- _PROBLEM_
Write out, exactly as given, every line from the one holding "Write the FreeCAD" to the one holding "import Sketcher", including both.

- _TASK MATERIAL_

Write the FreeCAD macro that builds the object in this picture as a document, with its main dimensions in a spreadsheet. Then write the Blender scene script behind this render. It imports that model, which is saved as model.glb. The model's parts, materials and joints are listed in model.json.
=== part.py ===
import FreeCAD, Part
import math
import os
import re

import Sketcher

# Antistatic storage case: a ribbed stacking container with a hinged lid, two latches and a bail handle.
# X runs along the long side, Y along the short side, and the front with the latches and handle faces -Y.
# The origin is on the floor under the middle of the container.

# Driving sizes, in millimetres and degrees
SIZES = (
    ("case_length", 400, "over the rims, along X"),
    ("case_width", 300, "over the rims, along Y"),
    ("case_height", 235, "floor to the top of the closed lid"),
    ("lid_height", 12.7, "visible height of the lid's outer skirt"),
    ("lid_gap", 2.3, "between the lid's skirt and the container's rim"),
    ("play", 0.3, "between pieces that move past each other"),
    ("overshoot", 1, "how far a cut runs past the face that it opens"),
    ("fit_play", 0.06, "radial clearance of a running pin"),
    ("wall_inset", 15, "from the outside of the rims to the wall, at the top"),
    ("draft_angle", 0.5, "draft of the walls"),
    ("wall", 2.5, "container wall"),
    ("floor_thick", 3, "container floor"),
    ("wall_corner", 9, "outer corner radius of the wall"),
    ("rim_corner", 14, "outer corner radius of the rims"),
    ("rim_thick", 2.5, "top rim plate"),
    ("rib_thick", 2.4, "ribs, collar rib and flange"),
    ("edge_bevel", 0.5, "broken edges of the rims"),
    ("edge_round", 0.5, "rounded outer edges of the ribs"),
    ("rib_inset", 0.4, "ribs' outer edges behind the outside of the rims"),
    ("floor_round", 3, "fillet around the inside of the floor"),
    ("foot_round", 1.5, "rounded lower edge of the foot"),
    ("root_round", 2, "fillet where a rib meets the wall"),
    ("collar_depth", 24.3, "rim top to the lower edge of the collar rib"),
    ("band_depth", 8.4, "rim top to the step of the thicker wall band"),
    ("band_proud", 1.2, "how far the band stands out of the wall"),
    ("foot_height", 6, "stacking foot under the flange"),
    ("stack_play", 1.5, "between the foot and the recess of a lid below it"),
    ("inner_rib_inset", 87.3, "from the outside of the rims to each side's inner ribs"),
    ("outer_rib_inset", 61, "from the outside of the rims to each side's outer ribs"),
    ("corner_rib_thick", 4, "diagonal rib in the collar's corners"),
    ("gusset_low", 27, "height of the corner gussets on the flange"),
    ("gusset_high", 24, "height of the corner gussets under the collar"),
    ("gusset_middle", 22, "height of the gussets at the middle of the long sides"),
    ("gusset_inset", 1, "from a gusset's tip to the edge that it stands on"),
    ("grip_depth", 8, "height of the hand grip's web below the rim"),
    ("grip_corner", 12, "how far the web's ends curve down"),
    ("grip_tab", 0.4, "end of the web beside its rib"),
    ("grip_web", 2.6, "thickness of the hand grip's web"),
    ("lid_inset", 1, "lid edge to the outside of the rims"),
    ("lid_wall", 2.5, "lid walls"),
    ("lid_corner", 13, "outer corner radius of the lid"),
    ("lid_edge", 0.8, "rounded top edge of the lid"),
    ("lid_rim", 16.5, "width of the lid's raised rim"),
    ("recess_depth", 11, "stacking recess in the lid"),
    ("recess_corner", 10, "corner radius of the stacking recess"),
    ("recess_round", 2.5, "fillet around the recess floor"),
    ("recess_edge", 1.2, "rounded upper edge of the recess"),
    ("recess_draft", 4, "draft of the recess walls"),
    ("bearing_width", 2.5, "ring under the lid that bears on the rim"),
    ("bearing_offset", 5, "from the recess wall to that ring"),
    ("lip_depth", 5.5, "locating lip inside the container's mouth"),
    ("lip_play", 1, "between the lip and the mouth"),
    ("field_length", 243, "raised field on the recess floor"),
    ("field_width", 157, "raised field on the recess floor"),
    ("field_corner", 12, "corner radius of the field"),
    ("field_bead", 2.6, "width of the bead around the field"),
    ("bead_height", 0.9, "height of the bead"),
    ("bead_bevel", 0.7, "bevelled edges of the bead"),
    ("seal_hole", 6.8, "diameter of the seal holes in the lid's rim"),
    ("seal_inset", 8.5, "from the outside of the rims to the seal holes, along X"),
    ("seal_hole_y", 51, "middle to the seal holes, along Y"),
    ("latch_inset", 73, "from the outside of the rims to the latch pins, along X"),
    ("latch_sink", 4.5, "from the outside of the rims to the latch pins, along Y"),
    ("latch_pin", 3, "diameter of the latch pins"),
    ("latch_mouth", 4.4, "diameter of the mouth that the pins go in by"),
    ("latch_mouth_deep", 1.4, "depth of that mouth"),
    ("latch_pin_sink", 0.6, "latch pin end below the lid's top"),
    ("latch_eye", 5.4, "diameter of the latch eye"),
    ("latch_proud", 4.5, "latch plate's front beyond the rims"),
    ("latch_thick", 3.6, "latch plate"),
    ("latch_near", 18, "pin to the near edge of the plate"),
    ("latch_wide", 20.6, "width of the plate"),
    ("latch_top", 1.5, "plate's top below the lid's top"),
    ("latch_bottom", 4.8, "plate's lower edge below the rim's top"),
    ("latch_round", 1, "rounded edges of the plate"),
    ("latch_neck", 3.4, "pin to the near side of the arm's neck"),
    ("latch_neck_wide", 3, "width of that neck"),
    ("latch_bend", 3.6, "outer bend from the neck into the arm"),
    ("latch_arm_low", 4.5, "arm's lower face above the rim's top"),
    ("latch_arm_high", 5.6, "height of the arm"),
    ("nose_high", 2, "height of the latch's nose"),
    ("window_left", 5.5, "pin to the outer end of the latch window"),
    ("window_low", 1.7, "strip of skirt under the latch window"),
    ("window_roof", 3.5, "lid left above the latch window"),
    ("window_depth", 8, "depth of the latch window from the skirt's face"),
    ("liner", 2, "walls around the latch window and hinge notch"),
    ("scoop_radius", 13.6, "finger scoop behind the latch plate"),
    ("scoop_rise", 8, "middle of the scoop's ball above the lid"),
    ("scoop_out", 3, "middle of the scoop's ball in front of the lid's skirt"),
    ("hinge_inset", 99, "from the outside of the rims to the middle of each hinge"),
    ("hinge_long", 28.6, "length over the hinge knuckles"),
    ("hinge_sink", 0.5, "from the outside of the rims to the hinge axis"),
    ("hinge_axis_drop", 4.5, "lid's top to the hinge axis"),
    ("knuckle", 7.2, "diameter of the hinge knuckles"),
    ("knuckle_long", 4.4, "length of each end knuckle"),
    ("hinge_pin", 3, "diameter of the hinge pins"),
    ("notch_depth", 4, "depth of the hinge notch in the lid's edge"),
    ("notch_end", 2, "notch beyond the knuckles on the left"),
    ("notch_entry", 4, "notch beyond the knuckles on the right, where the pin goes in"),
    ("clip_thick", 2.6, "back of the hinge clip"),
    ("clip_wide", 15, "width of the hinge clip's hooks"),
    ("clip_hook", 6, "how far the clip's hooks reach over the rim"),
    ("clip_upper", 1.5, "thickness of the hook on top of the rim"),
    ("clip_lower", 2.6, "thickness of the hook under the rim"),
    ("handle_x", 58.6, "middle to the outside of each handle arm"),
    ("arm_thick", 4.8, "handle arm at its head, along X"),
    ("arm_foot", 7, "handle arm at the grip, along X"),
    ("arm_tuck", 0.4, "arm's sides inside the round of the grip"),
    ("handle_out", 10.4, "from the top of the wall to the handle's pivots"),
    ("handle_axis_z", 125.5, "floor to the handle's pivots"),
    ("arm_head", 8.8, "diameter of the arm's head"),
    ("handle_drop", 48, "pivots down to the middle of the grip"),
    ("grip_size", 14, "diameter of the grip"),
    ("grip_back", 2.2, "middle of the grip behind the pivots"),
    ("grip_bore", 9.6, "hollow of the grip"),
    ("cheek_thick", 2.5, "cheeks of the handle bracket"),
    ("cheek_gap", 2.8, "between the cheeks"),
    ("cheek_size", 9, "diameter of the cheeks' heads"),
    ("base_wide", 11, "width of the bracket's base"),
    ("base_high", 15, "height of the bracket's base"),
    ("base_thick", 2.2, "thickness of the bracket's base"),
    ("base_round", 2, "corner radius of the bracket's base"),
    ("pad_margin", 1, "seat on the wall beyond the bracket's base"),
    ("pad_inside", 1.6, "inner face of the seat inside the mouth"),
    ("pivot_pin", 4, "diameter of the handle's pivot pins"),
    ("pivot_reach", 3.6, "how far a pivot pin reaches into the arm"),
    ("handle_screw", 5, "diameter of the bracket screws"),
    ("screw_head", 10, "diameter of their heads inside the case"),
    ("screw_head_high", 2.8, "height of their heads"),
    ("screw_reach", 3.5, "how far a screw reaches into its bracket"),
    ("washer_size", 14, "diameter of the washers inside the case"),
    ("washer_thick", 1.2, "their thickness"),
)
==
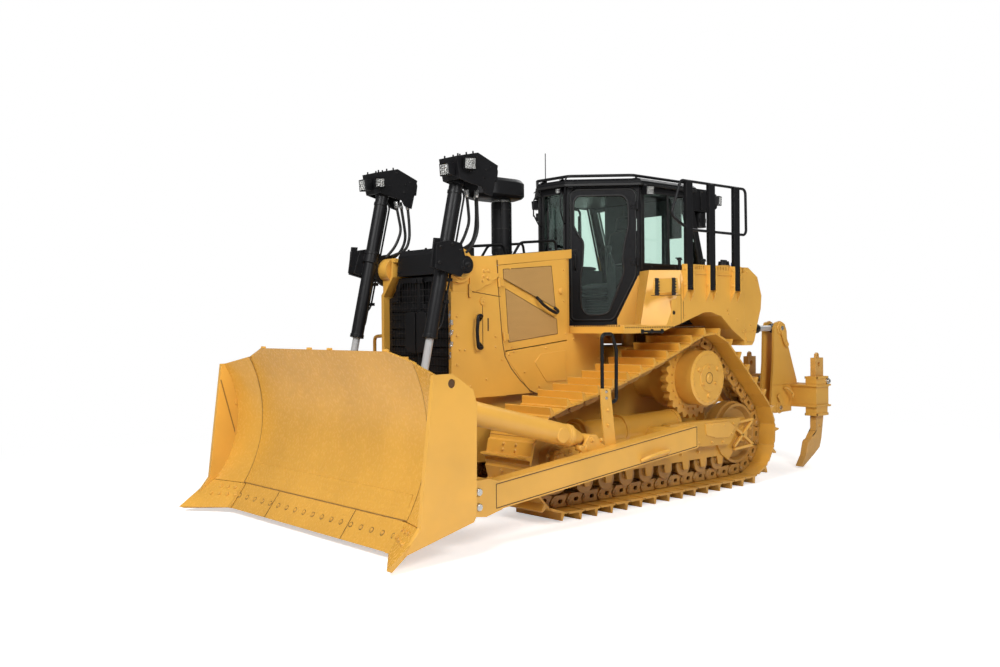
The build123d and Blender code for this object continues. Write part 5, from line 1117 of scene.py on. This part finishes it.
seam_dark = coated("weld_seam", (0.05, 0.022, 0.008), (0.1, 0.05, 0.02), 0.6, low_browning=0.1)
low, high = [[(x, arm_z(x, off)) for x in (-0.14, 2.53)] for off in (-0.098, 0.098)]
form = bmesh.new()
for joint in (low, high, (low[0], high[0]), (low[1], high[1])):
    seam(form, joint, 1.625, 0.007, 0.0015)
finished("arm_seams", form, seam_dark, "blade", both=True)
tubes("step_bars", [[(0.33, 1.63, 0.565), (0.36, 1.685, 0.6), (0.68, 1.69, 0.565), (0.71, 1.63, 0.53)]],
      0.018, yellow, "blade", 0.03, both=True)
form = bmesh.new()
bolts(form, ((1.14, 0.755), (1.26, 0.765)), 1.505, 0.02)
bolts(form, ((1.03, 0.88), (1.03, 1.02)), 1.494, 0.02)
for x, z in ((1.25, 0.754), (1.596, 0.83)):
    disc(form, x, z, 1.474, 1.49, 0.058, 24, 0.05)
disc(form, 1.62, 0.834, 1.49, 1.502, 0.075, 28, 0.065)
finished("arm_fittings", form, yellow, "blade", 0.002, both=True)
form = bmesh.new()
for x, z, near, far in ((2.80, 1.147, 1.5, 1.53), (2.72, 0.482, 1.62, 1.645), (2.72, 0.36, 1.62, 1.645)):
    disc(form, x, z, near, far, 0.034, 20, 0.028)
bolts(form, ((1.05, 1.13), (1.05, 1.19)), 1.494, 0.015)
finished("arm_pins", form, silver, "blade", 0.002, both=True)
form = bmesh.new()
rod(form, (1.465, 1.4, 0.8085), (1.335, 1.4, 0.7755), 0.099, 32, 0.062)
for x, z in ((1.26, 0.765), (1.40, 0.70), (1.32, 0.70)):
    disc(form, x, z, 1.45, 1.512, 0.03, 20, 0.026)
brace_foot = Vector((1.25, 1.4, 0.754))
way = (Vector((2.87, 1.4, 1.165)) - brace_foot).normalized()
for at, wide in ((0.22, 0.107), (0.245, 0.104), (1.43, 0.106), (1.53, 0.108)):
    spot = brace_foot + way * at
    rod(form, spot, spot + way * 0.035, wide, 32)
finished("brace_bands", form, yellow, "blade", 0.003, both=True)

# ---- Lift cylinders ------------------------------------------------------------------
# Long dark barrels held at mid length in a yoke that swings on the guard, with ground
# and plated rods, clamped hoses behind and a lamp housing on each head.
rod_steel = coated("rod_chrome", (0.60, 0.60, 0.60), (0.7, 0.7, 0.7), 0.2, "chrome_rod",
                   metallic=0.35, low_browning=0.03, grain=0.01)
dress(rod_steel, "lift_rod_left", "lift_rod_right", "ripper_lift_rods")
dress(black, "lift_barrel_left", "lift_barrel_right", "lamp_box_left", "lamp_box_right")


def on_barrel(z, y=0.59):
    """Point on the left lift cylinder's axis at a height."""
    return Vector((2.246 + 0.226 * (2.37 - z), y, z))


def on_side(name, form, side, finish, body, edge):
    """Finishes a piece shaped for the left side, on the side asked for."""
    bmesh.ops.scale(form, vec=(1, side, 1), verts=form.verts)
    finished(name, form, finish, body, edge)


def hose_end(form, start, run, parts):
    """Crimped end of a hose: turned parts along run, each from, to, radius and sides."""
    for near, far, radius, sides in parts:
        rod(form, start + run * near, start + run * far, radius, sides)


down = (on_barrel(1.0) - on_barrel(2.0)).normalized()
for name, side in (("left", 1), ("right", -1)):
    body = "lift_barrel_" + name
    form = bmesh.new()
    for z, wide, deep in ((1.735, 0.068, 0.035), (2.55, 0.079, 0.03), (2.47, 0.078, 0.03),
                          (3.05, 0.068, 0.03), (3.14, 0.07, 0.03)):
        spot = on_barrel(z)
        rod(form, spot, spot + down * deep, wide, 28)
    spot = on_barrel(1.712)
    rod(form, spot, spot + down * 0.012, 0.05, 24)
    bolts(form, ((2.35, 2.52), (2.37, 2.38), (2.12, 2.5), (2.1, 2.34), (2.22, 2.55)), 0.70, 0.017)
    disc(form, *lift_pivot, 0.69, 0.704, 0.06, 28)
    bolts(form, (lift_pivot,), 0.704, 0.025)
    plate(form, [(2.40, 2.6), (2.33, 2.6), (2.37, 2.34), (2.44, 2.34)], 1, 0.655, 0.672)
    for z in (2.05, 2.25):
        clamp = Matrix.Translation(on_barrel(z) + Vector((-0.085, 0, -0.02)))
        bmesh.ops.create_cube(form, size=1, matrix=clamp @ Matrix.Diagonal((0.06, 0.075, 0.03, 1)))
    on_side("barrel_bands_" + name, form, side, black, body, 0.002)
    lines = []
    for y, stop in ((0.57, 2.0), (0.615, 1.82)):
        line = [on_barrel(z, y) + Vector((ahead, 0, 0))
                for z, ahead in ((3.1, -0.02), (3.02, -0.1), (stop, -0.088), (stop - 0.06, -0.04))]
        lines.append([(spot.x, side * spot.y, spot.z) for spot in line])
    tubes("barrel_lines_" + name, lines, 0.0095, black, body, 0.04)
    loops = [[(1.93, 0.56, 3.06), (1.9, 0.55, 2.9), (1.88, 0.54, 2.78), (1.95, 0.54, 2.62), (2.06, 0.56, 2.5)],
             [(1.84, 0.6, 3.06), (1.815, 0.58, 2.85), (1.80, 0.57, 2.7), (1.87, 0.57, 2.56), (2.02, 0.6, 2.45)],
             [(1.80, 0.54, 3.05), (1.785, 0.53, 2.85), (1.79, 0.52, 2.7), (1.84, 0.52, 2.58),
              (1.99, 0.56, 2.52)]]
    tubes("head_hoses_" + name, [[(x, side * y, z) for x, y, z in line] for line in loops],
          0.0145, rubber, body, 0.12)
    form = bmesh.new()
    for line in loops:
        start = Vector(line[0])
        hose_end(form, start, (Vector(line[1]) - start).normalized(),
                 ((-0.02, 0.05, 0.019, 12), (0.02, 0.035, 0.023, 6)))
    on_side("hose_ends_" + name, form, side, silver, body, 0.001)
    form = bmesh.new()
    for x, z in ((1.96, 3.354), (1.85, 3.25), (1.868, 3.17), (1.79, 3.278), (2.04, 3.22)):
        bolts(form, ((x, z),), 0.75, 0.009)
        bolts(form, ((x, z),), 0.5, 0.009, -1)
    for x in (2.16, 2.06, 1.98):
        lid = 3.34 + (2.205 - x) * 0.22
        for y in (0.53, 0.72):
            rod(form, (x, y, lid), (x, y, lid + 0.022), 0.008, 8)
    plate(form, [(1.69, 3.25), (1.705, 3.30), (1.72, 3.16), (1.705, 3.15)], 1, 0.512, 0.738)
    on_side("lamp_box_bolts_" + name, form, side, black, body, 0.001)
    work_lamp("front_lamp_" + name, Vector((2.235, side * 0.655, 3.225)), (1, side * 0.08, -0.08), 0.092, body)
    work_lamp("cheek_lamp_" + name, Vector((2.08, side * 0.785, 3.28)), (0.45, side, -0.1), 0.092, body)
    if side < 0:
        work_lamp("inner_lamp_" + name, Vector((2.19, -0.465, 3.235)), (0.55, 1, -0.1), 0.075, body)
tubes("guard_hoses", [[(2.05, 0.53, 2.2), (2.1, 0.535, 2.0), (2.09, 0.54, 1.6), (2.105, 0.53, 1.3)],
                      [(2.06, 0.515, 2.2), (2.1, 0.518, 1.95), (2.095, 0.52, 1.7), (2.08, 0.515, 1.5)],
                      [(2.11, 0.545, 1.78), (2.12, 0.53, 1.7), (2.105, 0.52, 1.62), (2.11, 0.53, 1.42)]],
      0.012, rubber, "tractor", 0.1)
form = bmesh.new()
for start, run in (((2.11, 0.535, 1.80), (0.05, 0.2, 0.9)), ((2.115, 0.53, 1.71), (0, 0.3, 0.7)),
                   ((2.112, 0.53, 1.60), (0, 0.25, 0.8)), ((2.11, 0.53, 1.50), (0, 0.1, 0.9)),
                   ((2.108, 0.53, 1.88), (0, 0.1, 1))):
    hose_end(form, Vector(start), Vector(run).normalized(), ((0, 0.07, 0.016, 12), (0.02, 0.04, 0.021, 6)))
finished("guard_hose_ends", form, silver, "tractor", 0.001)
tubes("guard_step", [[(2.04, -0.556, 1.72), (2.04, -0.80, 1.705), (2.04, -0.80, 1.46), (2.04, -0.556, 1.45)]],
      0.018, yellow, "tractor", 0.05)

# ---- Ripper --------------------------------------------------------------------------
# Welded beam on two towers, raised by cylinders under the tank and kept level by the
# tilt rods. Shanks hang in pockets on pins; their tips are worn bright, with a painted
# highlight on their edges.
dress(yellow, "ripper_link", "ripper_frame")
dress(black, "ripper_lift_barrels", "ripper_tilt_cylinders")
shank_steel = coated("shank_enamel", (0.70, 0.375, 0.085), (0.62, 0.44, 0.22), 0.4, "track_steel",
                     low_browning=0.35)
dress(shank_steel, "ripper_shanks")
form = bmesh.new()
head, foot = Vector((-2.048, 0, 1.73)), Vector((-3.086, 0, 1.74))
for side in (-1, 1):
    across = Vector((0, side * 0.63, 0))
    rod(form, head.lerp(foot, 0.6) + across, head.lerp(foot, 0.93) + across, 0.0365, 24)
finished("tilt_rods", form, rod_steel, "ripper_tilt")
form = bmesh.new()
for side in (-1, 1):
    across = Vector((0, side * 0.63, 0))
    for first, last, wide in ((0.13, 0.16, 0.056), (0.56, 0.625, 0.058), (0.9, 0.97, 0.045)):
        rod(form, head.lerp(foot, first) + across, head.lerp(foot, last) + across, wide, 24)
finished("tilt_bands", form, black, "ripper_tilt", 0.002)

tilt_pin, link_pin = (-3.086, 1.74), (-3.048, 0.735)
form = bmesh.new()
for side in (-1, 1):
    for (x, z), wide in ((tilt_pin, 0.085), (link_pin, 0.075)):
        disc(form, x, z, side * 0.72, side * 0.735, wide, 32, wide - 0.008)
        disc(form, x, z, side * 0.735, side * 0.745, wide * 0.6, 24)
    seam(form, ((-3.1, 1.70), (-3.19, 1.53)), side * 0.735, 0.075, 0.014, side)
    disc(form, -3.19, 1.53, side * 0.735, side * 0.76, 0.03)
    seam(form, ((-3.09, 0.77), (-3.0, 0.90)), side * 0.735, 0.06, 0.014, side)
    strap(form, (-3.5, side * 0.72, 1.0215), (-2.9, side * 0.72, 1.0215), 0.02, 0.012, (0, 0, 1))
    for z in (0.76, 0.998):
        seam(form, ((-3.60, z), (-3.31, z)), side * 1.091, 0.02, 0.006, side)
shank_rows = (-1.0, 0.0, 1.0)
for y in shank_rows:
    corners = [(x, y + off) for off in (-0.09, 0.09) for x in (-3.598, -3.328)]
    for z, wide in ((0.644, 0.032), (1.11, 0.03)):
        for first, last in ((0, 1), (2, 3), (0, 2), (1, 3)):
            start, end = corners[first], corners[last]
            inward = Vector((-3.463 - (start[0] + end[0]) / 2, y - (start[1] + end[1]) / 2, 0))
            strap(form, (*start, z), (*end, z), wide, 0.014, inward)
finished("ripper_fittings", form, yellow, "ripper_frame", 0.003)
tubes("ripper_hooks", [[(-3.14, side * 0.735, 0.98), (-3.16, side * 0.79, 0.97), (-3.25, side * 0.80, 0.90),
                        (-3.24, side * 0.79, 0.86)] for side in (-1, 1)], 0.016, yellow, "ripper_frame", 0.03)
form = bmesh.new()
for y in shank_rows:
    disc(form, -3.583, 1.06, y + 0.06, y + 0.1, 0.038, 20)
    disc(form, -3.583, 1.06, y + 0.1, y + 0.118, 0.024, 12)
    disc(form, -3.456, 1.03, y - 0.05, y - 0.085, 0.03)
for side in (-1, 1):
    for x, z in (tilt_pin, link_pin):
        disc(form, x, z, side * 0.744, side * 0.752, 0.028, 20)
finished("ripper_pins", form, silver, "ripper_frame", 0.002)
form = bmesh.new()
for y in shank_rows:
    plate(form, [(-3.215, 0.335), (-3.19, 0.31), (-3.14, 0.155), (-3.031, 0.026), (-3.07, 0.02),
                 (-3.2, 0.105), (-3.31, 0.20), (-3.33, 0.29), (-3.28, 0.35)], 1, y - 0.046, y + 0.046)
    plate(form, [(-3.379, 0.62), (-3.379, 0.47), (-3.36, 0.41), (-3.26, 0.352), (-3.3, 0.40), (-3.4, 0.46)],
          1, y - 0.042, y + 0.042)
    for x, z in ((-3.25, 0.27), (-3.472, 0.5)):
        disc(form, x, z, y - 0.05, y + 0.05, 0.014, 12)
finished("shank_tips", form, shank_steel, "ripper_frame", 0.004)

- _RESULT FOR THIS TASK_
Write the FreeCAD macro that builds the object in this picture as a document, with its main dimensions in a spreadsheet. Then write the Blender scene script behind this render. It imports that model, which is saved as model.glb. The model's parts, materials and joints are listed in model.json.
=== part.py ===
import FreeCAD, Part
import math
import os
import re

import Sketcher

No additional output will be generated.